Connection Point: Regionalism Key to DFW’s Economic Development Success

Margaret Selid, Managing Director, Economic Development

If you’re a DFW resident, you’ve probably had the following conversation at least once:

                         “Where are you from?”


                         “What part?”

                         “Plano” (or Arlington or Richardson or Mesquite or Fort Worth or Denton…)

In other metros, the “what part?” question is typically answered with the name of a neighborhood. In “Dallas,” you first have to determine the city, and it could be one of several with a population of more than 100,000. Some states in the U.S. don’t have a single city with more than 100,000 people. The DFW Region has 14.

As economic developers, we recognize that folks who haven’t spent much time in the Dallas-Fort Worth area likely don’t grasp just how big and diverse we are. Those who know us fairly well may think we’re a handful of cities. Few realize that we are made up of more than 200 cities across 20 counties. It is our job at the Dallas Regional Chamber to help individuals and companies understand the scale of the region as well as its nuances.

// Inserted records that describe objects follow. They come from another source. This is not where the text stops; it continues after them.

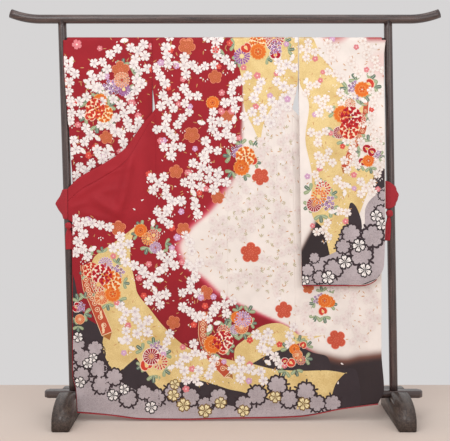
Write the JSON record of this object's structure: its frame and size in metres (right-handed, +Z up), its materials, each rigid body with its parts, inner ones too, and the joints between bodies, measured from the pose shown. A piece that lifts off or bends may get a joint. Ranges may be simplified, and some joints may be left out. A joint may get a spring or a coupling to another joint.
{
  "type": "silk kimono on a wooden kimono rack",
  "caption": "Long-sleeved silk kimono with a figured floral design, hung spread and back outwards on a two-post wooden rack with an upswept top rail.",
  "frame": {"origin": "on the floor under the middle of the top rail", "axes": "+X along the top rail, +Z up, and the garment's back faces -Y"},
  "size_m": [1.754, 0.41, 1.6802],
  "materials": {
    "lacquered_wood": "dark brown stain under a thin clear lacquer, satin to gloss",
    "figured_silk": "crepe silk, red to white and grey grounds with dyed and gold flowers, soft sheen",
    "red_silk": "plain red crepe silk, soft sheen"
  },
  "bodies": {
    "root": {"rack_top_rail": "lacquered_wood", "rack_post_left": "lacquered_wood", "rack_post_right": "lacquered_wood", "rack_pole_socket_left": "lacquered_wood", "rack_pole_socket_right": "lacquered_wood", "rack_sleeve_pole": "lacquered_wood", "rack_bottom_bar": "lacquered_wood", "rack_foot_left": "lacquered_wood", "rack_foot_right": "lacquered_wood", "back_left": "figured_silk", "back_right": "figured_silk", "shoulder_left": "figured_silk", "shoulder_right": "figured_silk", "front_left": "figured_silk", "front_right": "figured_silk", "okumi_left": "figured_silk", "okumi_right": "figured_silk", "chest_left": "figured_silk", "chest_right": "figured_silk", "collar_upper_left": "figured_silk", "collar_upper_right": "figured_silk", "sleeve_left": "figured_silk", "sleeve_right": "figured_silk", "collar_lower_left": "red_silk", "collar_lower_right": "red_silk", "collar_wrap_left": "red_silk", "collar_wrap_right": "red_silk", "collar_knot_left": "red_silk", "collar_knot_right": "red_silk", "collar_end_left": "red_silk", "collar_end_right": "red_silk", "hem_roll": "red_silk", "sleeve_roll_left": "red_silk", "sleeve_roll_right": "red_silk"}
  },
  "joints": []
}
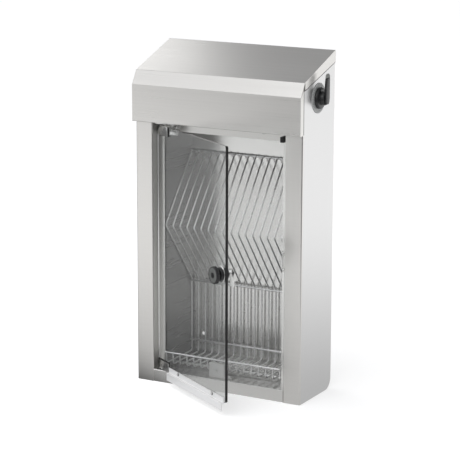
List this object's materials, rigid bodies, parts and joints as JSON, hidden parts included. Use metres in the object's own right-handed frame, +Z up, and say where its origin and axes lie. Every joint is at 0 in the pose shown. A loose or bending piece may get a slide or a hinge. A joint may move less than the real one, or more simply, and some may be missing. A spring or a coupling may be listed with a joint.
{
  "type": "knife sterilizer cabinet",
  "caption": "Wall-hung stainless steel ultraviolet knife sterilizer cabinet with a hinged glass door, lock, wire rack and side timer.",
  "frame": {"origin": "on the flat underside, midway between the side panels and midway between the stiles' front plane and the back", "axes": "+Z up, +Y towards the wall at the back, +X towards the timer side"},
  "size_m": [0.3845, 0.2741, 0.6472],
  "materials": {
    "stainless_sheet": "horizontally brushed stainless sheet",
    "bright_steel": "polished stainless fittings",
    "bright_wire": "electropolished round wire",
    "clear_glass": "clear, lightly grey pane with ground edges",
    "black_rubber": "matt black seal",
    "aluminium_profile": "satin bright profile",
    "black_plastic": "fine-grained black moulding",
    "grey_plastic": "satin grey moulding",
    "white_plastic": "off-white moulding",
    "lamp_glass": "clear quartz tube",
    "lamp_metal": "pressed caps",
    "gear_paint": "white-painted laminated case",
    "wire_insulation": "insulated single wires"
  },
  "bodies": {
    "cabinet": {"casing_wrap": "stainless_sheet", "left_side_panel": "stainless_sheet", "right_side_panel": "stainless_sheet", "stiles": "stainless_sheet", "door_lips": "stainless_sheet", "chamber_floor": "stainless_sheet", "chamber_left_wall": "stainless_sheet", "chamber_right_wall": "stainless_sheet", "top_rail": "stainless_sheet", "lamp_tray": "stainless_sheet", "hood": "stainless_sheet", "rack_hooks": "stainless_sheet", "hinge_bushes": "black_plastic", "top_hinge_bracket": "bright_steel", "strike_plate": "white_plastic", "small_screws": "bright_steel", "door_buffer": "black_rubber", "door_switch": "white_plastic", "plunger_spring": "bright_steel", "timer_body": "white_plastic", "dial_plate": "grey_plastic", "timer_nut": "bright_steel", "lamp_tube": "lamp_glass", "lamp_caps": "lamp_metal", "lamp_holders": "white_plastic", "ballast": "gear_paint", "ballast_screws": "bright_steel", "starter": "white_plastic", "starter_socket": "white_plastic", "terminal_block": "white_plastic", "earth_stud": "bright_steel", "cable_gland": "black_plastic", "gland_locknut": "black_plastic", "internal_wires": "wire_insulation"},
    "door": {"door_glass": "clear_glass", "door_edge_strip": "black_rubber", "door_bottom_profile": "aluminium_profile", "profile_fasteners": "bright_steel", "hinge_clips": "bright_steel", "clip_pads": "black_rubber", "clip_grub_screws": "bright_steel", "hinge_pins": "bright_steel", "lock_escutcheon": "bright_steel", "lock_body": "black_plastic", "lock_nut": "black_plastic"},
    "lock": {"lock_knob": "black_plastic", "lock_knob_face": "grey_plastic", "key_plug": "black_plastic", "lock_cam": "bright_steel", "cam_screw": "bright_steel"},
    "timer": {"timer_shaft": "bright_steel", "timer_knob": "black_plastic", "lever_tip": "grey_plastic"},
    "plunger": {"switch_plunger": "white_plastic"},
    "rack": {"rack_upper_wires": "bright_wire", "rack_lower_wires": "bright_wire", "rack_back_wires": "bright_wire", "rack_floor_wires": "bright_wire", "rack_front_wires": "bright_wire", "rack_cross_rods": "bright_wire"}
  },
  "joints": [
    {"name": "door_hinge", "type": "hinge", "parent": "cabinet", "child": "door", "pos_m": [-0.1242, -0.0585, 0.26], "axis": [0, 0, -1], "range_deg": [-32, 68]},
    {"name": "lock_turn", "type": "hinge", "parent": "door", "child": "lock", "pos_m": [0.07611, -0.18367, 0.265], "axis": [-0.5299, -0.848, 0], "range_deg": [0, 90]},
    {"name": "timer_turn", "type": "hinge", "parent": "cabinet", "child": "timer", "pos_m": [0.18, -0.003, 0.567], "axis": [-1, 0, 0], "range_deg": [0, 300]},
    {"name": "switch_press", "type": "slide", "parent": "cabinet", "child": "plunger", "axis": [0, 1, 0], "range_m": [0, 0.0022], "stiffness_N_per_m": 150, "springref_m": -0.004},
    {"name": "rack_lift", "type": "slide", "parent": "cabinet", "child": "rack", "axis": [0, 0, 1], "range_m": [0, 0.012]}
  ]
}
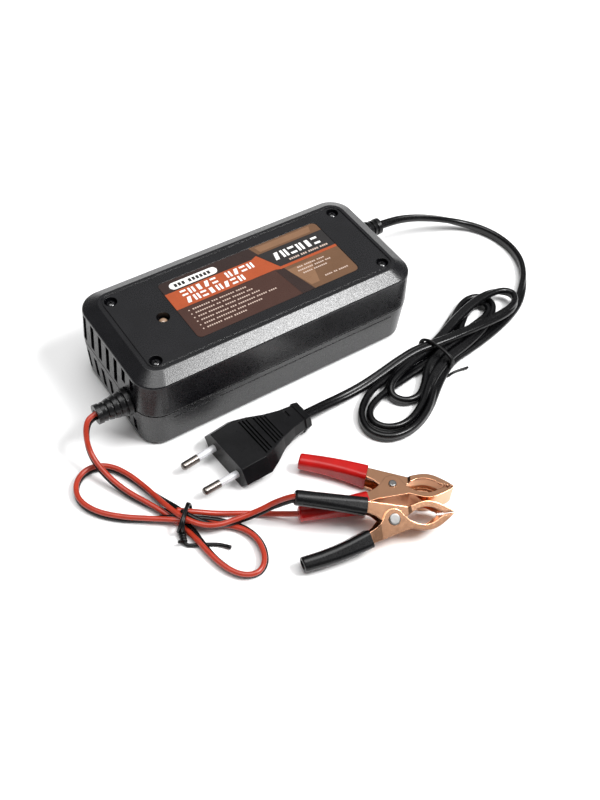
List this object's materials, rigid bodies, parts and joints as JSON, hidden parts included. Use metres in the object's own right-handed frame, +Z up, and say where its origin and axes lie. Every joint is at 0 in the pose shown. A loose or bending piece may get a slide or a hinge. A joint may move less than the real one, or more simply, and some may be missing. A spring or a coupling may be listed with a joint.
{
  "type": "car battery charger",
  "caption": "Mains car battery charger: black plastic case, coiled mains cord with a flat two-pin plug, and a red and black output lead ending in two spring clips.",
  "frame": {"origin": "centre of the case's underside, on the surface that the charger rests on", "axes": "+X along the case towards the mains cord's end, +Z up out of the labelled top, +Y towards the long side away from the clips"},
  "size_m": [0.299, 0.1842, 0.0465],
  "materials": {
    "shell_plastic": "moulded black plastic with a fine sparkling texture",
    "label_film": "printed label under gloss film, brown with an orange band",
    "black_steel": "black oxide, slightly glossy",
    "led_lens": "clear amber epoxy",
    "white_nylon": "natural nylon",
    "cable_pvc": "soft black PVC, satin",
    "plug_plastic": "black moulded plastic, satin",
    "white_sleeve": "white translucent nylon",
    "nickel": "nickel-plated brass",
    "tie_pvc": "plastic-coated twist wire",
    "board_laminate": "green solder mask",
    "ferrite": "dark ground ferrite",
    "winding_tape": "yellow polyester tape",
    "capacitor_sleeve": "dark shrink sleeve",
    "bare_aluminium": "extruded, bare",
    "chip_epoxy": "moulded epoxy",
    "choke_winding": "enamelled copper wire on a ring",
    "film_capacitor": "yellow moulded box",
    "fuse_glass": "glass tube in metal clips",
    "terminal_plastic": "green moulded plastic",
    "red_wire": "red and black PVC twin flex, glossy",
    "black_wire": "black PVC, satin",
    "copper_plated_steel": "copper-plated sheet steel, semi-bright",
    "bright_rivet": "nickel-plated rivet",
    "spring_steel": "spring wire",
    "red_grip": "dip-moulded red PVC, glossy",
    "black_grip": "dip-moulded black PVC, glossy"
  },
  "bodies": {
    "charger": {"ac_cord": "cable_pvc", "ac_cord_to_plug": "cable_pvc", "ac_gland": "cable_pvc", "ac_hank": "cable_pvc", "ac_tie": "tie_pvc", "black_clip_rivet": "bright_rivet", "black_clip_spring": "spring_steel", "black_clip_upper_grip": "black_grip", "black_clip_upper_jaw": "copper_plated_steel", "black_tail": "black_wire", "circuit_board": "board_laminate", "common_mode_choke": "choke_winding", "control_chips": "chip_epoxy", "dc_gland": "cable_pvc", "dc_hank": "red_wire", "dc_lead": "red_wire", "dc_tie": "tie_pvc", "heat_sink_mains": "bare_aluminium", "heat_sink_output": "bare_aluminium", "housing_screws": "black_steel", "label_sticker": "label_film", "led_standoff": "white_nylon", "lower_shell": "shell_plastic", "mains_capacitor": "capacitor_sleeve", "mains_fuse": "fuse_glass", "mains_terminal": "terminal_plastic", "output_capacitors": "capacitor_sleeve", "output_terminal": "terminal_plastic", "pin_sleeves": "white_sleeve", "plug_body": "plug_plastic", "plug_pins": "nickel", "power_switches": "chip_epoxy", "red_clip_lower_grip": "red_grip", "red_clip_lower_jaw": "copper_plated_steel", "red_clip_rivet": "bright_rivet", "red_clip_spring": "spring_steel", "red_tail": "red_wire", "status_led": "led_lens", "suppression_capacitor": "film_capacitor", "transformer_coil": "winding_tape", "transformer_core": "ferrite", "upper_shell": "shell_plastic"},
    "red_clip_upper_half": {"red_clip_upper_jaw": "copper_plated_steel", "red_clip_upper_grip": "red_grip", "red_clip_spring_arm": "spring_steel"},
    "black_clip_lower_half": {"black_clip_lower_jaw": "copper_plated_steel", "black_clip_lower_grip": "black_grip", "black_clip_spring_arm": "spring_steel"}
  },
  "joints": [
    {"name": "red_clip_open", "type": "hinge", "parent": "charger", "child": "red_clip_upper_half", "pos_m": [0.0044, -0.1182, 0.00665], "axis": [0, 0, 1], "range_deg": [0, 24], "stiffness_Nm_per_rad": 0.8, "springref_deg": -14.32},
    {"name": "black_clip_open", "type": "hinge", "parent": "charger", "child": "black_clip_lower_half", "pos_m": [-0.0076, -0.133, 0.0108], "axis": [0.1435, 0.4982, -0.8551], "range_deg": [0, 24], "stiffness_Nm_per_rad": 0.8, "springref_deg": -14.32}
  ]
}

Of the 200-plus cities in the region, about 130 have economic development offices of their own. We work with these economic development offices through the DFW Marketing Team — a group that we lead in partnership with the Fort Worth Chamber of Commerce and Oncor. The team gets together a few times each year to market the region to companies and those who advise them on location decisions. So far this year, we’ve been to New York City, Atlanta, and Greenville, South Carolina, with the group. In the next few months, we’ll go to Chicago and Washington, D.C. to share the DFW message.

In addition to marketing activities, we also work closely with the cities — we call them our Allies — on active site selection projects. We did this in a very public way with Amazon HQ2, but that wasn’t our first rodeo. There isn’t a day that goes by that I don’t speak with at least a couple Allies about active projects. Most days it’s several. Some days they all hear from me.

While the economic development environment in Texas is set up in such a way that cities compete with one another for deals, DFW cities recognize when a company chooses one city, they’re choosing the whole region. When a company locates in Arlington or Forney or Frisco, they aren’t on an island. Their employees will live in Euless and Dallas and McKinney. Their service providers may be in Fort Worth or Rockwall or Grapevine. So, we work together, marketing the region as a whole, recognizing that we compete best nationally and internationally as the fourth largest metro in the U.S., with a potentially overwhelming number of viable location options for any company in any industry.

The majority of DRC members may be based in Dallas County, but when it comes to economic development, the Regional in our name is just as important as the Dallas.